Look Back topped Takarajimasha's Kono Manga ga Sugoi! 2022 list of best manga for male readers. It ranked 29th on the 2022 "Book of the Year" list by Da Vinci magazine. It achieved the special prize of the 2021 Twitter Japan's Trend Awards. The manga placed first on "The Best Manga 2022 Kono Manga wo Yome!" ranking by Freestyle magazine. It was also nominated for the 15th Manga Taishō in 2022 and placed second with 68 points. It won the Rakuten Kobo's E-book Award in the "One Complete Volume! One-Shot Manga" category in 2023. It was nominated for the 2023 Eisner Award in the Best U.S. Edition of International Material—Asia category.

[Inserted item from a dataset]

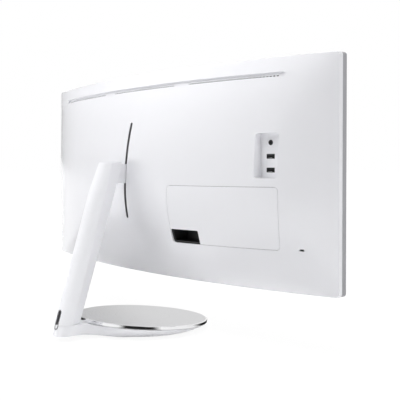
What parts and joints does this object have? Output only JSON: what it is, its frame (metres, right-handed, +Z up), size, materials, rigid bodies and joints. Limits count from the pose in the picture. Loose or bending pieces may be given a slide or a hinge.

Writer and editor Kazushi Shimada ranked it first on his top 10 manga of 2021. Sheena McNeil of Sequential Tart gave it a 7 out of 10. McNeil compared the story to Fujimoto's Chainsaw Man, stating that while Look Back is not a gore and violence story, it has the same type of storytelling, which "takes a character that's not all that likeable and makes us like them by challenging their point of view and having them grow." McNeil also praised the art, noting a "nice realism to it" and its visual pacing. Danica Davidson of Otaku USA praised the manga for its story and called the artwork "very impressive", noting how the art style changes over the course of the manga, "sometimes being incredibly detailed." Davidson concluded: "Look Back is melancholic, bittersweet and unique, and a great opportunity for Fujimoto to show off his skills." Writing for Polygon, Ana Diaz praised Look Backs subtlety and wrote that "what makes it an essential read for any new reader or veteran is how it prompts readers to think about how the art in their hands was made."